In places where you can’t use a screed, it’s okay to use a trowel to smooth it out.

Setting the Pavers

Re-snap your center perpendicular line before starting the pavers..

We set our pavers in two sections: the big patio area first, and then the sidewalk area. We started at the far end and worked our way up toward the house.
We’ve got a row of red pavers in what’s called a “soldier course” along the outside edge of the patio. So those were the first ones we set in.
We started the first two on either side of the line and worked out from there.

You just set the pavers gently into the stone dust. Don’t slide them in from the side, don’t twist them, don’t push them down.
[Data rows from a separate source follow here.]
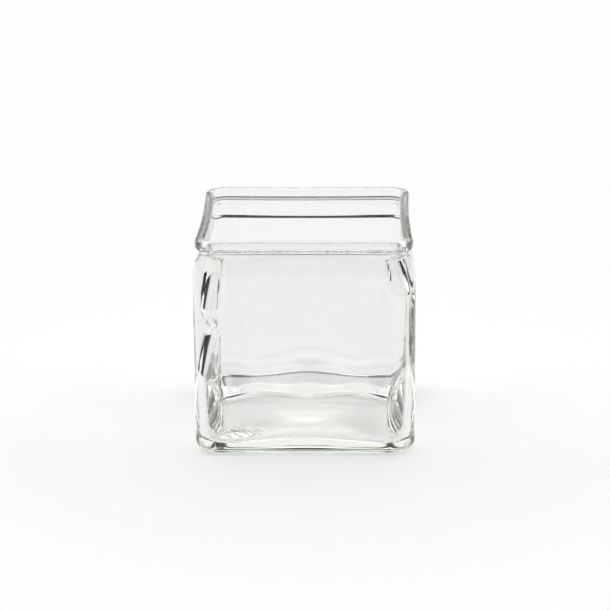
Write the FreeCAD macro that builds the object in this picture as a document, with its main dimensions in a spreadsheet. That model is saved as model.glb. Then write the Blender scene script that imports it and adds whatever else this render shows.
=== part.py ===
"""Square clear-glass specimen jar, open at the top: one glass moulding.

The jar stands on a rounded heel. Its sides rise straight, each a slightly sunken panel between
rounded corners, turn in over a shoulder to a neck, and end in a round bead. The cavity follows
the outside, and closes in towards the floor at the middle of each side, where glass gathers when
such a jar is blown. Towards the back the floor climbs, and under the mouth the cavity steps in
over a slanting ledge, higher at the front. Under the base is a shallow round hollow.
Millimetres, +Z up, origin at the centre of the base where the jar stands.
"""

import FreeCAD, Part
import Sketcher
import math
import os

V = FreeCAD.Vector
UP = V(0, 0, 1)
QUARTER = math.pi / 2

# Driving dimensions: alias, value in millimetres, meaning.
DIMENSIONS = [
    ("height", 102.0, "overall height"),
    ("heel", 4.5, "radius under the outside's lower edge"),
    ("neck_level", 95.2, "height of the narrowest part of the neck"),
    ("neck_inset", 3.3, "how far the neck stands in from the body"),
    ("neck_curve", 1.2, "radius of the neck's hollow"),
    ("bead_inset", 1.3, "how far the bead stands in from the body"),
    ("bead_curve", 2.3, "radius of the bead's outer edges, above and below"),
    ("ring_depth", 9.0, "how far the solid ring reaches in before the mouth is cut"),
    ("lip", 2.1, "radius of the bead's inner upper edge"),
    ("ledge_slant", 3.3, "slant of the ledge under the mouth, in degrees"),
    ("climb_start", 17.0, "how far behind the middle the floor starts to climb"),
    ("climb_curve", 12.0, "radius of the turn where the floor starts to climb"),
    ("climb_angle", 20.0, "how steeply the floor climbs, in degrees"),
    ("climb_end", 47.2, "how far back, and to each side, the climb runs into the walls"),
    ("climb_root", 0.8, "how far the climb reaches down into the floor"),
    ("hollow_rise", 0.35, "rise of the hollow under the base"),
    ("hollow_reach", 19.5, "radius of the hollow under the base"),
]

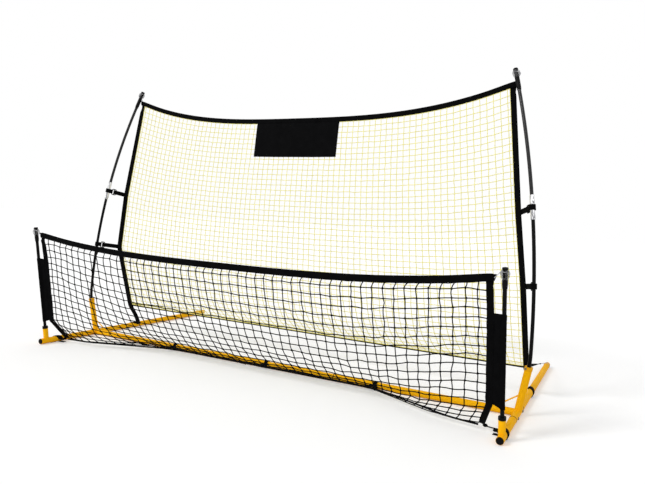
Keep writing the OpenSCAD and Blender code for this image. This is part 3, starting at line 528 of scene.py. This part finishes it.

Our general pattern is to set the pavers in sort of a pyramid, centered on our reference chalk line. Adjust the pavers every few to keep them straight.
There are several different tools you can use to cut pavers. The most common is a mechanical splitter. However, a splitter leaves a slightly uneven cut.
To get a cleaner cut, you need to use a heavy duty power Wet saw for cutting also for keeping the dust down.
The main part of our patio was a herringbone pattern.
After the pavers were set, we put the boarder in and concreted the sides all in.

Tamping the Pavers
After the sand is down over the whole patio, run the compactor over the pavers. This starts the process of locking everything in place. The compactor is pressing the pavers down, evening out the tops of the pavers, and forcing some of the sand up into joints from underneath.
The process is to spread Sand with a broom, run the compactor over the pavers, spread some more Sand and leave a coating on top of the pavers. Let the rain wash the rest of the sand into the joints. This process will make for a very solid paver surface.